By the time “58141” begins, we surrender to its escalating synths and taut, unsettling, funk-leaning bass. The bilingual vocals and off-kilter groove push the album further into its own strange logic — not as a pose, but as an instinctive mode of expression. And just when a sense of direction seems to form, “Robot Machine” upends it completely.

Here, the lyrics take on a sharper edge as they compare humans to robots: never anonymous, working for free, trapped inside a worn-out body. The android-like synths and clipped rhythm section push the track deeper into experimental post-punk, but there’s genuine poetry threading through the noise.
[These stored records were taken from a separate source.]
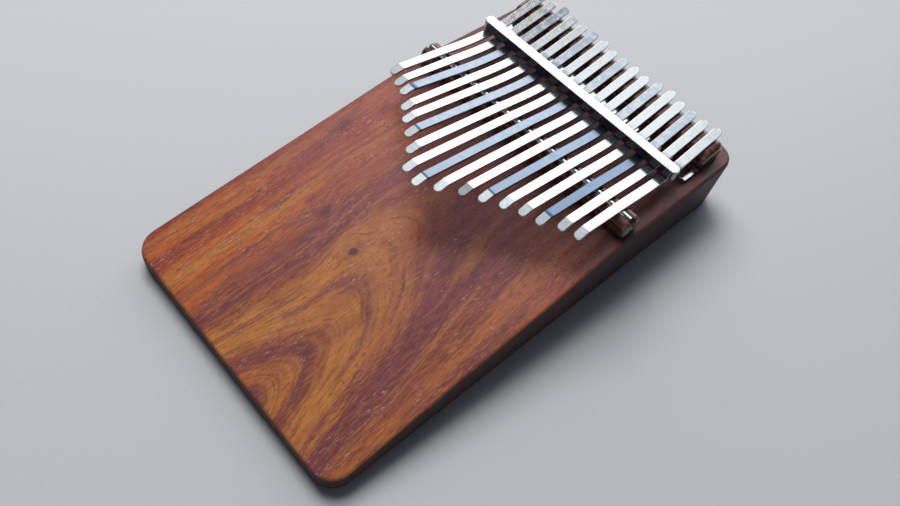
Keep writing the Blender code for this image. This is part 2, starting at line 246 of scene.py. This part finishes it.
# The figure's colours by distance from the middle of the arches, in mm.
RIGHT_BANDS = [
    (0.0, BROWN), (4.5, PLUM), (7.5, GOLD), (10.0, AMBER), (12.5, PLUM), (15.0, BROWN),
    (18.0, GOLD), (24.0, GOLD), (27.5, AMBER), (31.0, PLUM), (36.0, PLUM), (40.0, BROWN),
    (43.0, AMBER), (46.0, BROWN), (50.0, ORANGE), (54.0, BROWN), (61.0, AMBER), (84.0, PLUM)]
LEFT_BANDS = [
    (0.0, BROWN), (4.5, PLUM), (7.5, AMBER), (10.0, AMBER), (13.0, PLUM), (16.0, BROWN),
    (20.0, GOLD), (24.0, GOLD), (29.0, GOLD), (32.0, BROWN), (35.5, PLUM), (39.0, PLUM),
    (42.0, BROWN), (45.5, ORANGE), (49.0, BROWN), (53.0, ORANGE), (57.0, GOLD), (61.0, ORANGE),
    (65.0, RUSSET), (69.0, RUSSET), (72.5, ORANGE), (75.5, AMBER), (79.0, RUSSET), (84.0, PLUM)]
FIGURE_REACH = 84.0

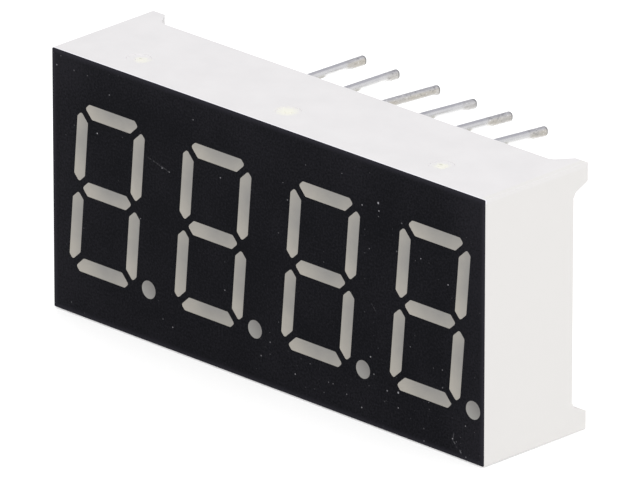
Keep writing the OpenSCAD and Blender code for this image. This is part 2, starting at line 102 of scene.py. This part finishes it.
def set_camera(look_at_mm, azimuth, elevation, roll, distance_mm, lens):
    """A camera that stands at that azimuth and elevation and looks at a point."""
    a, e = math.radians(azimuth), math.radians(elevation)
    back = Vector((math.sin(a) * math.cos(e), -math.cos(a) * math.cos(e), math.sin(e)))
    data = bpy.data.cameras.new("camera")
    data.lens = lens
    data.sensor_width = 36.0
    data.clip_start = 0.01
    data.clip_end = 10.0
    camera = bpy.data.objects.new("camera", data)
    camera.location = (Vector(look_at_mm) + back * distance_mm) * MM
    camera.rotation_mode = "QUATERNION"
    camera.rotation_quaternion = Quaternion(back, math.radians(roll)) @ back.to_track_quat("Z", "Y")
    scene.collection.objects.link(camera)
    scene.camera = camera


# The camera that was fitted to the photo
set_camera(
    look_at_mm=(3.4401, FACE_Y + 0.3783, 8.61),
    azimuth=44.7666,
    elevation=21.4245,
    roll=0.0151,
    distance_mm=563.614,
    lens=647.411,
)


# ---- Node helpers ----

class Nodes:
    """A small builder for the nodes of a material or a world."""

    def __init__(self, tree):
        self.tree = tree

    def link(self, value, socket):
        """Puts a number, colour or output into a socket."""
        if isinstance(value, bpy.types.NodeSocket):
            self.tree.links.new(value, socket)
        else:
            socket.default_value = value

    def math(self, operation, *values, clamp=False):
        node = self.tree.nodes.new("ShaderNodeMath")
        node.operation = operation
        node.use_clamp = clamp
        for i, value in enumerate(values):
            self.link(value, node.inputs[i])
        return node.outputs[0]

    def split(self, vector):
        node = self.tree.nodes.new("ShaderNodeSeparateXYZ")
        self.link(vector, node.inputs[0])
        return node.outputs

    def remap(self, value, low, high, to_low, to_high):
        """The value moved from one range to another, and kept inside it."""
        node = self.tree.nodes.new("ShaderNodeMapRange")
        self.link(value, node.inputs["Value"])
        node.inputs["From Min"].default_value = low
        node.inputs["From Max"].default_value = high
        node.inputs["To Min"].default_value = to_low
        node.inputs["To Max"].default_value = to_high
        return node.outputs["Result"]

    def band(self, value, low, high):
        """0 below low, 1 above high, smooth between; the other way round if low is the larger."""
        rising = low < high
        ends = (0.0, 1.0) if rising else (1.0, 0.0)
        result = self.remap(value, min(low, high), max(low, high), *ends)
        result.node.interpolation_type = "SMOOTHSTEP"
        return result

    def mix(self, factor, first, second):
        """A colour between two, at a factor from 0 to 1."""
        node = self.tree.nodes.new("ShaderNodeMix")
        node.data_type = "RGBA"
        self.link(factor, node.inputs["Factor"])
        for value, name in ((first, "A"), (second, "B")):
            socket = [s for s in node.inputs if s.name == name and s.type == "RGBA"][0]
            self.link(value, socket)
        return [s for s in node.outputs if s.type == "RGBA"][0]

    def choose(self, which, first, second):
        """The first number where which is 0, and the second where it is 1."""
        return self.math("ADD", first, self.math("MULTIPLY", which, self.math("SUBTRACT", second, first)))

    def seen_rays(self):
        """1 for the camera's rays, reflections and what is seen through glass; and the kinds of ray."""
        path = self.tree.nodes.new("ShaderNodeLightPath")
        seen = self.math("MAXIMUM", path.outputs["Is Camera Ray"], path.outputs["Is Glossy Ray"])
        return self.math("MAXIMUM", seen, path.outputs["Is Transmission Ray"]), path


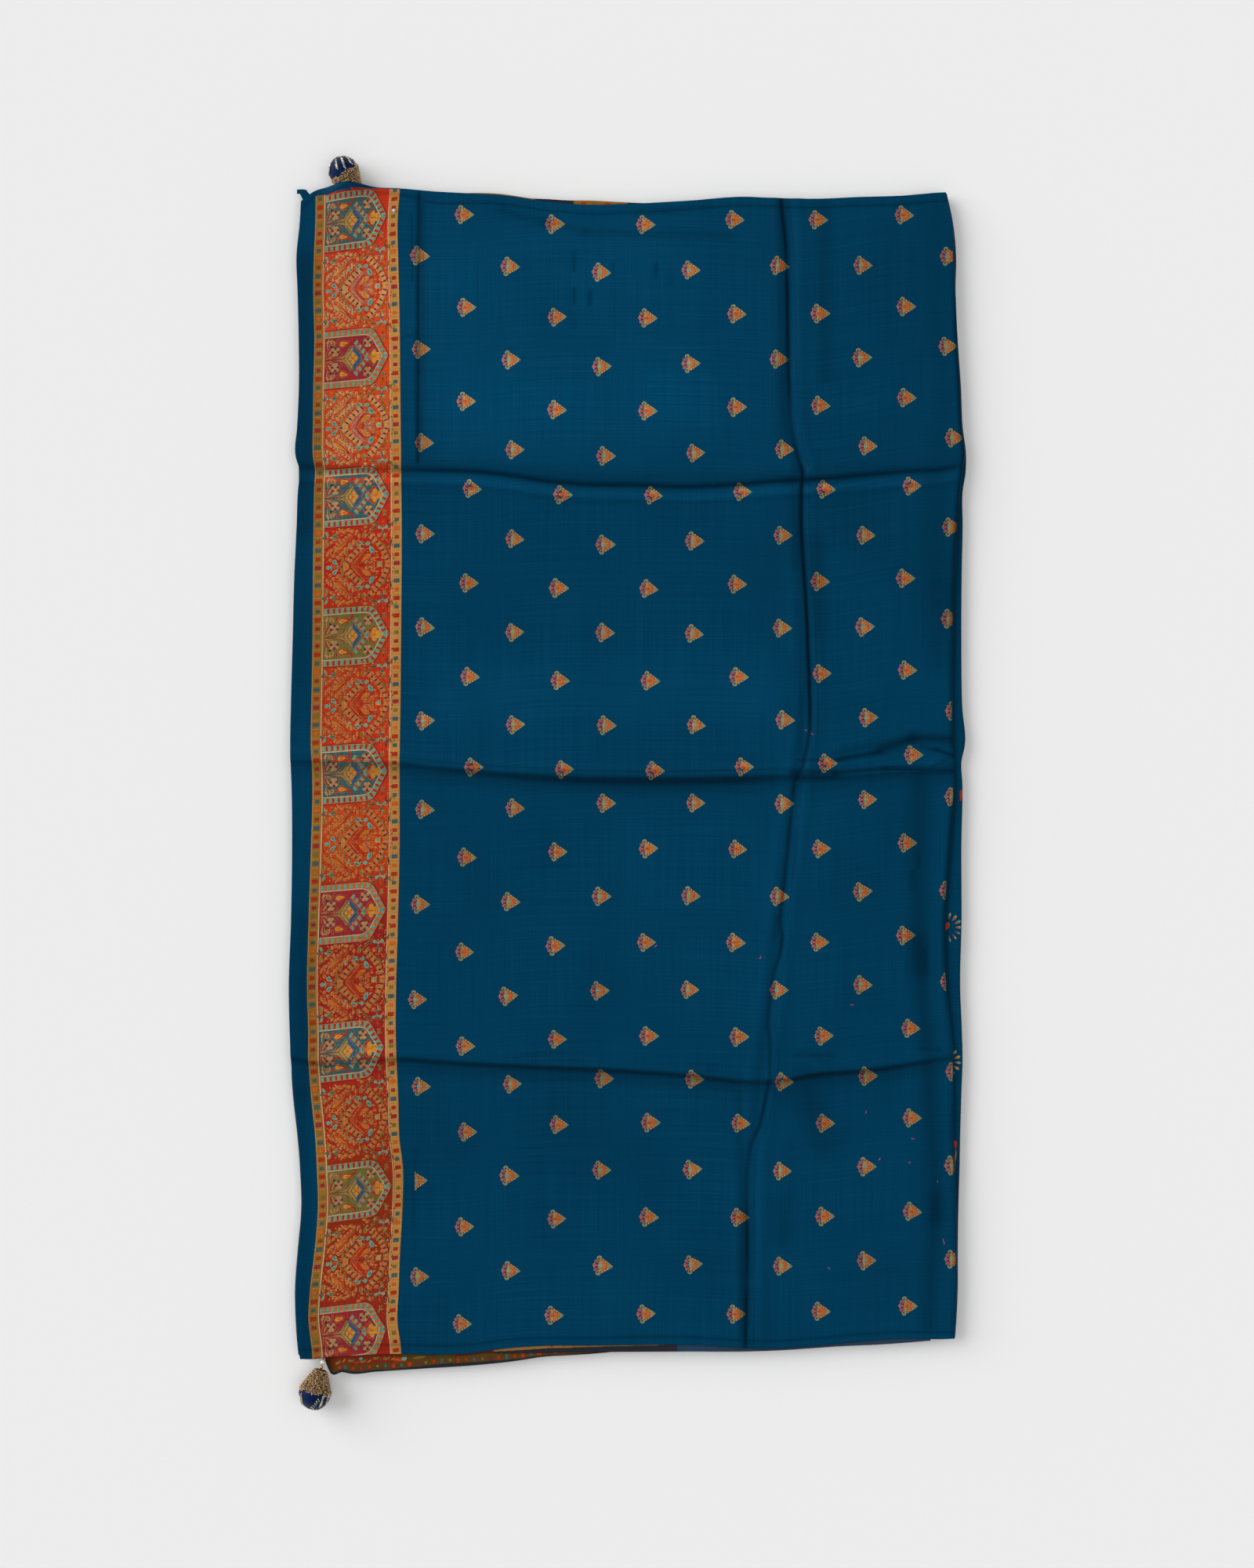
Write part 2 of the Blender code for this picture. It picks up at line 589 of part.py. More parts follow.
def tassel(row, ball_finish, cap_finish):
    """A wound ball and its beaded cap; returns the axis end where the cap closes."""
    values = dict(zip(TASSEL_COLUMNS, row))
    name = values["name"]
    radius = values["ball"]
    tilt = math.radians(values["dip_degrees"])
    level = math.cos(tilt)
    aim = np.array((values["aim_x"] * level, values["aim_y"] * level, -math.sin(tilt)))
    aim = aim / np.linalg.norm(aim)
    centre = np.array((values["x"], values["y"], radius))
    bell = radius * CAP_SHARE
    under_cap = bell - CAP_WALL - GAP
    profile = [(-radius, 0.0)]
    for k in range(1, BALL_STEPS + 1):
        angle = math.pi / 2 * k / BALL_STEPS
        profile.append((-radius * math.cos(angle), radius * math.sin(angle)))
    profile.append((CAP_START - GAP, radius * BALL_LIP))
    quarter = [math.pi / 2 * k / CAP_STEPS for k in range(CAP_STEPS)]
    dome = under_cap * CAP_DOME
    for angle in quarter:
        profile.append((CAP_START + dome * math.sin(angle), under_cap * math.cos(angle)))
    profile.append((CAP_START + dome, 0.0))
    turned("tassel_ball_" + name, profile, centre, aim, ball_finish)

    inside = bell - CAP_WALL
    cap = [(CAP_START + GAP + dome, 0.0)]
    for angle in reversed(quarter):
        cap.append((CAP_START + (dome + GAP) * math.sin(angle), inside * math.cos(angle)))
    for k in range(CAP_RINGS + 1):
        share = k / CAP_RINGS
        taper = bell + (CAP_NECK - bell) * share ** CAP_TAPER
        cap.append((CAP_START + (CAP_LENGTH - CAP_START) * share, taper))
    cap.append((CAP_LENGTH, 0.0))
    turned("tassel_cap_" + name, cap, centre, aim, cap_finish)
    return centre + aim * CAP_LENGTH, aim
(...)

As the album approaches its end, a more familiar structure surfaces in “(Legacy),” where the song feels momentarily more traditionally framed, its instrumentation less chaotic. But any sense of stability dissolves with the final track, “Hollow,” which gathers the album’s recurring elements — looping structures, shards of guitar, abrupt rhythmic pivots, bilingual lyrics, and echo-laden vocals — into one last burst of organized disorder.

A comparison to Kleenex/LiLiPUT — and other early, raw, female-fronted post-punk groups — is almost inevitable. The same minimalist urgency, surrealist lyrical approach, and playful-but-tense instrumentation run throughout. But Maraudeur aren’t merely referencing a lineage; if anything, they seem to remind us that we live in a time when coherence is optional and absurdity is an honest aesthetic.

Whatever the intention, Flaschenträger is a gratifying experience for listeners who enjoy music that embraces rawness, tension, spontaneity — and the beautifully absurd.